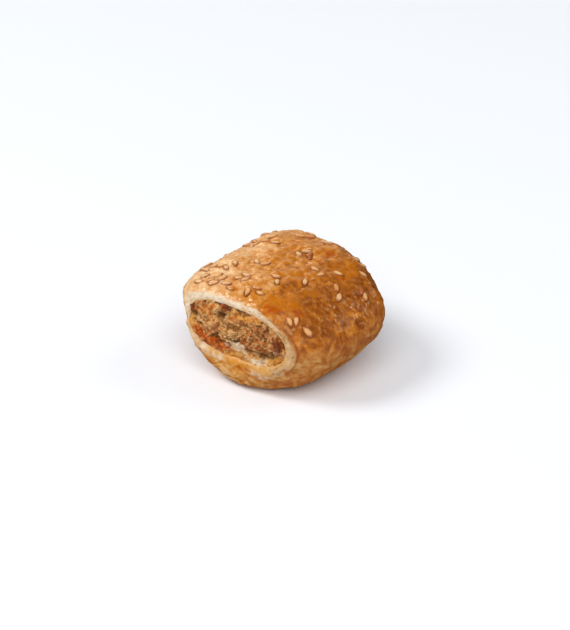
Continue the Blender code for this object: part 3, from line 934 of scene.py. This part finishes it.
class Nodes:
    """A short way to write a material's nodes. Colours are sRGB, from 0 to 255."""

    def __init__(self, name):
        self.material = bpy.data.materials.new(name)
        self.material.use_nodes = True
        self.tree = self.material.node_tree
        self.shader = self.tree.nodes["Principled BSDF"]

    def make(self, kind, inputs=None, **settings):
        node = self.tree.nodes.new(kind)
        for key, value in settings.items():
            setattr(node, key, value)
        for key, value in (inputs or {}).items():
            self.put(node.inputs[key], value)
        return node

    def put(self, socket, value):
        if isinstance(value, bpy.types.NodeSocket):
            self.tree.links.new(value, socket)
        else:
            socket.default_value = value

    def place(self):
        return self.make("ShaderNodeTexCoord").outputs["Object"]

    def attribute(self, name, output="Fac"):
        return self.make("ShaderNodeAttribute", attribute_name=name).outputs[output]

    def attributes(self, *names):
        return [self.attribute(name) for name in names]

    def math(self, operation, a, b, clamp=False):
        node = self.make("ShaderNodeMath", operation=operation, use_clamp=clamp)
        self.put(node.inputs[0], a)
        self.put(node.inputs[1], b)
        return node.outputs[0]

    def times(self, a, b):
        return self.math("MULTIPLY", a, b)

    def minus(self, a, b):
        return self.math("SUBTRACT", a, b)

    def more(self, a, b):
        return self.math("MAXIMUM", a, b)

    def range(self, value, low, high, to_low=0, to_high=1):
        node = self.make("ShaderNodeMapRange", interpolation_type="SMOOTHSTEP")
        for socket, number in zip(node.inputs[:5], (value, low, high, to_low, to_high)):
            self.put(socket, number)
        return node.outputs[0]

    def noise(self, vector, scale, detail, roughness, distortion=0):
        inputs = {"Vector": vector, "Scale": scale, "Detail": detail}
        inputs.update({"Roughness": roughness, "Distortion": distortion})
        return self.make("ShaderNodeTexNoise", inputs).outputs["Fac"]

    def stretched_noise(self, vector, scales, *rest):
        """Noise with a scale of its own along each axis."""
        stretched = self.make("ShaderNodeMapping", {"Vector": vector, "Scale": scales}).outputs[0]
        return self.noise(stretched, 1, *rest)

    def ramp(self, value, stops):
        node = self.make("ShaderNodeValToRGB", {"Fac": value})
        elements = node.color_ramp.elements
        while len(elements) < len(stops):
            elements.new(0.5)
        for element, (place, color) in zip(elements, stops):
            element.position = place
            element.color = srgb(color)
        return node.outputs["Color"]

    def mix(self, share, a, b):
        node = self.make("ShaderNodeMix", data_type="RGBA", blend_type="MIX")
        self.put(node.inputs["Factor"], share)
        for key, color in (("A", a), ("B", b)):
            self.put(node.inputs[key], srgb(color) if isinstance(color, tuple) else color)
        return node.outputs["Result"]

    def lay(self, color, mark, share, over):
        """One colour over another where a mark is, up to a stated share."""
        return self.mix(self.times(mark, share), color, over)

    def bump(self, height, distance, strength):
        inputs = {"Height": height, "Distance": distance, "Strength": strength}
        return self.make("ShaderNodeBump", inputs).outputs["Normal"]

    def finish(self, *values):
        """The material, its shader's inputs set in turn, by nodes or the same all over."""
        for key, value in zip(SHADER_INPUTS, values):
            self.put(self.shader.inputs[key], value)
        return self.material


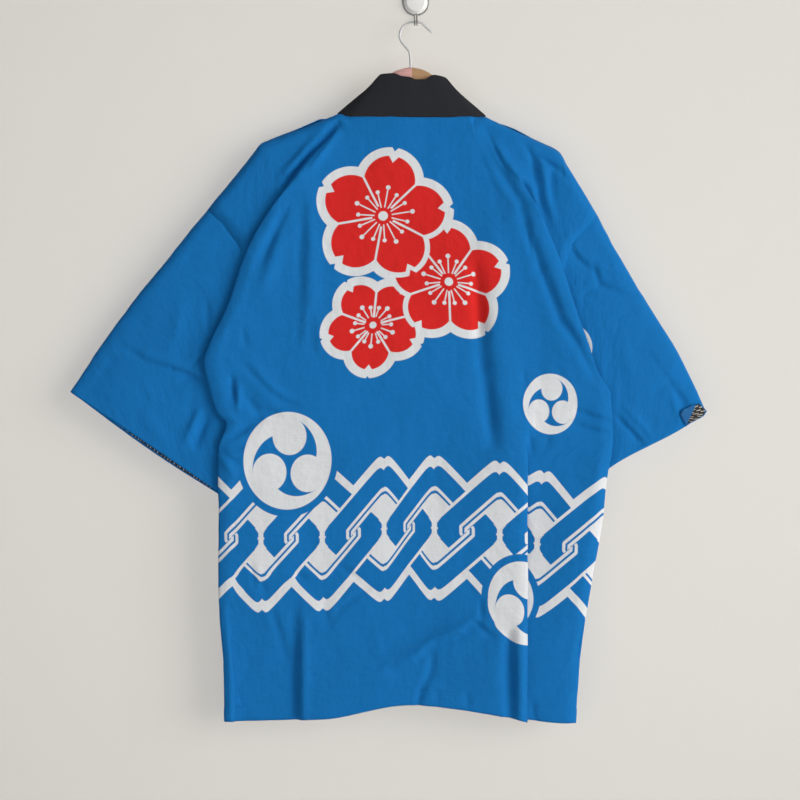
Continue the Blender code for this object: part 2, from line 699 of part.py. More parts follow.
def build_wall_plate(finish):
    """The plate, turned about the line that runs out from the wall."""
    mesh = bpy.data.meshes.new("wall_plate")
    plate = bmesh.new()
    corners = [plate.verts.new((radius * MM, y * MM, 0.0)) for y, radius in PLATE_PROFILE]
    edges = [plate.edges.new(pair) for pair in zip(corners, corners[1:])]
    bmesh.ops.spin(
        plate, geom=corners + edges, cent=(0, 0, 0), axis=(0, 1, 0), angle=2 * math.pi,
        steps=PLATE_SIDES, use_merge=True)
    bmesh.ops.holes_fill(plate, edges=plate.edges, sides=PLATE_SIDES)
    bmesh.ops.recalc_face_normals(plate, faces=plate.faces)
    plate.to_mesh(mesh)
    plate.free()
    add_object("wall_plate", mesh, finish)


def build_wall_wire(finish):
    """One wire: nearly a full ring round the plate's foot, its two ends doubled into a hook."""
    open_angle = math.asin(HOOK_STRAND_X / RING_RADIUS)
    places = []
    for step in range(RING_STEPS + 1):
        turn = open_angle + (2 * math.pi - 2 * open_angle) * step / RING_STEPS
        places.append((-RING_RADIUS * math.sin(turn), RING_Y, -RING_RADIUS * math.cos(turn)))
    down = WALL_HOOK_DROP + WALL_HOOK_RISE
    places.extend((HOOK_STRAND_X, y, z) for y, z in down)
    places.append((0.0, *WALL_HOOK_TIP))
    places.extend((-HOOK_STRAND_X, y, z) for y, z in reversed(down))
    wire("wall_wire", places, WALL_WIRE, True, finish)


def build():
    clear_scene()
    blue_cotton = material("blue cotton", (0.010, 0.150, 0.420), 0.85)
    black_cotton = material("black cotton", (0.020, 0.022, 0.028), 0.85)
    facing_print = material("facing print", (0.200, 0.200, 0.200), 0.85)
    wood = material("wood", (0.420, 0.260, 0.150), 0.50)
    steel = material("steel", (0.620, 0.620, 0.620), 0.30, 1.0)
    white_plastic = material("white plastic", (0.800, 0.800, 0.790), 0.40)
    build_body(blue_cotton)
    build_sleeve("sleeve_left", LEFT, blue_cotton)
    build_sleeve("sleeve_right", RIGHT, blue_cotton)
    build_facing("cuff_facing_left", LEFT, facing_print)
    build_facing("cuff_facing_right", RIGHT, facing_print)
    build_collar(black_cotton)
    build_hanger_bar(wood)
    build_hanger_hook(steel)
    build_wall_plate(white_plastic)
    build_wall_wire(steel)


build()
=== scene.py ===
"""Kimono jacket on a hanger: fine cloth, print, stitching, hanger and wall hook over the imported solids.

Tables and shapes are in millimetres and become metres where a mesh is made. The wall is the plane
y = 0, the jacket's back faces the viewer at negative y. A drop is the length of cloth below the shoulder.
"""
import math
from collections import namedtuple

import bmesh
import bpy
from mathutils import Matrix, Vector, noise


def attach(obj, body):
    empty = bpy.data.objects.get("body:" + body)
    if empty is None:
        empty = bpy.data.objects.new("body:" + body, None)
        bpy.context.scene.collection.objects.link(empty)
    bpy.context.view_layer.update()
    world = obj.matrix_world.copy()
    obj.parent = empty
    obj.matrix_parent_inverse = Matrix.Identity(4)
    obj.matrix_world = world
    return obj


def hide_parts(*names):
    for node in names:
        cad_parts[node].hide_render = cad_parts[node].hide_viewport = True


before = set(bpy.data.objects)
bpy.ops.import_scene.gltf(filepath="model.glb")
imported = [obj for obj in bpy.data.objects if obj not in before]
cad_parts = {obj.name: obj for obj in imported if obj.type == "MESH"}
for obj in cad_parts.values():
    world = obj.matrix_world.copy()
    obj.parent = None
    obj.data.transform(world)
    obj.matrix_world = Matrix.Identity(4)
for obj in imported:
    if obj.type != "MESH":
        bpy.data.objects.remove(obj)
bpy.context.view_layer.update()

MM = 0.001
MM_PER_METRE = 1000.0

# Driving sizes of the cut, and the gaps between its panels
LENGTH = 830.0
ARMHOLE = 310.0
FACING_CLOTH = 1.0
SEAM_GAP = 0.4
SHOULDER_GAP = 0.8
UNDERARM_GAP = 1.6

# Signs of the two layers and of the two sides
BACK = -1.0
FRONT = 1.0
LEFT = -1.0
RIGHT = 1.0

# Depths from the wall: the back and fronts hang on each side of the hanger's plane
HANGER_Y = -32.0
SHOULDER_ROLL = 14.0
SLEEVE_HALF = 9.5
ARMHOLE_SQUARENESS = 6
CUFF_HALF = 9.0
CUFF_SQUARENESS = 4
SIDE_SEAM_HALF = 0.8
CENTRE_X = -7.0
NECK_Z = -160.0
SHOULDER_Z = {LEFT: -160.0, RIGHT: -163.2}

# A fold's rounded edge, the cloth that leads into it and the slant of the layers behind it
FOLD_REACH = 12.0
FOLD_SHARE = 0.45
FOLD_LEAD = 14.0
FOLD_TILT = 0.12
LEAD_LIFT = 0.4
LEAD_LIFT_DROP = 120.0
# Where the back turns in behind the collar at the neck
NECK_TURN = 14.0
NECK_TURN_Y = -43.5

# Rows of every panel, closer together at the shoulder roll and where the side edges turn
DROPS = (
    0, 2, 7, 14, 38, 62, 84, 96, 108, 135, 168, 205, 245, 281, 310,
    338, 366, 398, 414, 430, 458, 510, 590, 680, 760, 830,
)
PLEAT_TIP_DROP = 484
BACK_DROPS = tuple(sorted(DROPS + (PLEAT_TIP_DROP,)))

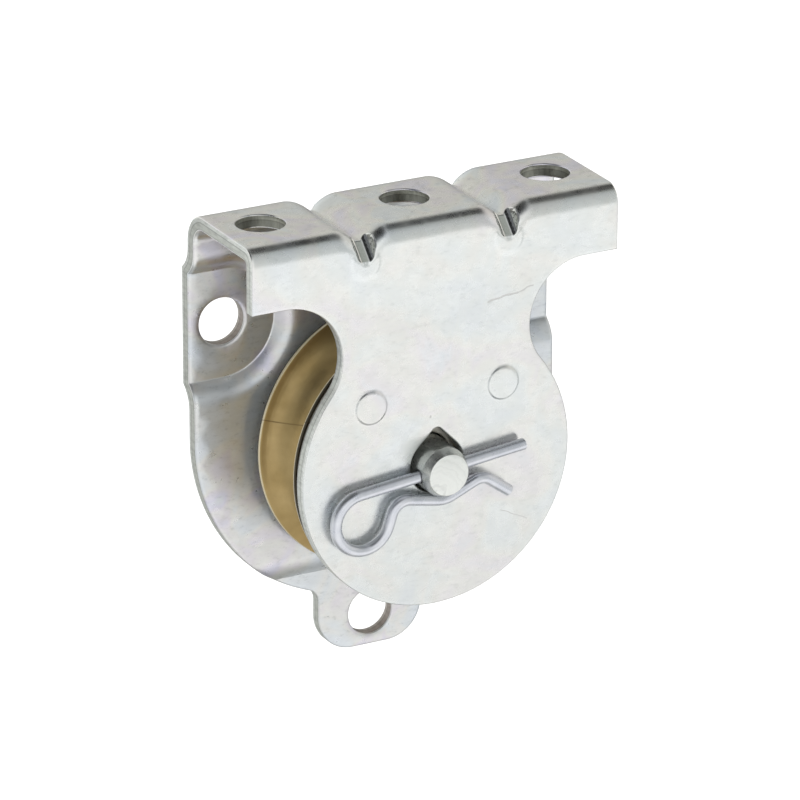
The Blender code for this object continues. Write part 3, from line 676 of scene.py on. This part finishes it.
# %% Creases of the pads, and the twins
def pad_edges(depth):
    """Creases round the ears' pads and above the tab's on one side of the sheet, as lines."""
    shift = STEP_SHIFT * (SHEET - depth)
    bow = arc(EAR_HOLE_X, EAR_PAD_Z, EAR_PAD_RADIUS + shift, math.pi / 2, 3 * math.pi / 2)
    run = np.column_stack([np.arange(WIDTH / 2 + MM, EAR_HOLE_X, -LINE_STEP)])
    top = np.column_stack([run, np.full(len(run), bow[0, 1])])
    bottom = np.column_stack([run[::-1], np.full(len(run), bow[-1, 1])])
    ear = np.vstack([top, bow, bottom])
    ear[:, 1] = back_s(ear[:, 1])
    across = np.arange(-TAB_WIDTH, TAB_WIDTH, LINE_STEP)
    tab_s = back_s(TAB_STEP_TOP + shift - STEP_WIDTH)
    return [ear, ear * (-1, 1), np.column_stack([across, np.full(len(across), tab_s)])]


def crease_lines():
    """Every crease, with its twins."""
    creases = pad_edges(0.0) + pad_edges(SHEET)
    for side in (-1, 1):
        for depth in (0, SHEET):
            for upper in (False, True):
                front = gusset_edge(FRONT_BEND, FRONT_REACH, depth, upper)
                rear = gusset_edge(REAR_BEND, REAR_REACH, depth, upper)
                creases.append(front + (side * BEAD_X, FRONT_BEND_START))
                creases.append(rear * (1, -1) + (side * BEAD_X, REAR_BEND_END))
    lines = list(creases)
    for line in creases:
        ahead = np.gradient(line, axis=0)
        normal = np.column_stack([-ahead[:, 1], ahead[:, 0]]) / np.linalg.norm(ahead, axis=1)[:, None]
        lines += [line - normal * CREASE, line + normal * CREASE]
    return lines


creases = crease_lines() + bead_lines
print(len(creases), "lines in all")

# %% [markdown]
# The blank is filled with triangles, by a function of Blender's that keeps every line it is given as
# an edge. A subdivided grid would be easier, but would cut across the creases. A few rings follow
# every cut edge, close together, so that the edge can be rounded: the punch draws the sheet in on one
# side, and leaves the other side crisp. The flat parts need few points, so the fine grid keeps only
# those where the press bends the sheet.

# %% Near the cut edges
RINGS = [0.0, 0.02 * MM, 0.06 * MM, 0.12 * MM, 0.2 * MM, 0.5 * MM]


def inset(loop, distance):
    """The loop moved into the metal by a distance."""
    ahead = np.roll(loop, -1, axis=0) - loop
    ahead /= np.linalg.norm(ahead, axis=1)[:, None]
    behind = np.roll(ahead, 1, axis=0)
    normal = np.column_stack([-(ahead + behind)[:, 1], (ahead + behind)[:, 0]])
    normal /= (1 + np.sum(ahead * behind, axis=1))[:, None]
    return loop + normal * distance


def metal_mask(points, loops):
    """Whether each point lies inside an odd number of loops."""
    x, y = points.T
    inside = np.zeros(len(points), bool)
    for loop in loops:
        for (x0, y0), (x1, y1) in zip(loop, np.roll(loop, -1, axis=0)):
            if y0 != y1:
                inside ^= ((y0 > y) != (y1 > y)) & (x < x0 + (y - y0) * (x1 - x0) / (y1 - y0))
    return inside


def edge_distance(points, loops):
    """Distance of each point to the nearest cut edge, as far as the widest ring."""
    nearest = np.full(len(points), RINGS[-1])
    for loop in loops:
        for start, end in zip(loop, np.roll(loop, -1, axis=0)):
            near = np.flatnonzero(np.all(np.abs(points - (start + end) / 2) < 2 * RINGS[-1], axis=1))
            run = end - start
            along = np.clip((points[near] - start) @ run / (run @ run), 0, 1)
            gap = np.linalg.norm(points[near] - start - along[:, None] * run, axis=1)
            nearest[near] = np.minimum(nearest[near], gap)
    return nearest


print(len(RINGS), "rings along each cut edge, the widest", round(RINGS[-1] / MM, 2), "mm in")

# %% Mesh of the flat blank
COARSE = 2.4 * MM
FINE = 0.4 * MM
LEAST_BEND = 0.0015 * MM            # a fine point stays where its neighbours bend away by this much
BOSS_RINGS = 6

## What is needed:
Report the number of lines in the listing above that include the word "code", and nothing else.

## Solution:
3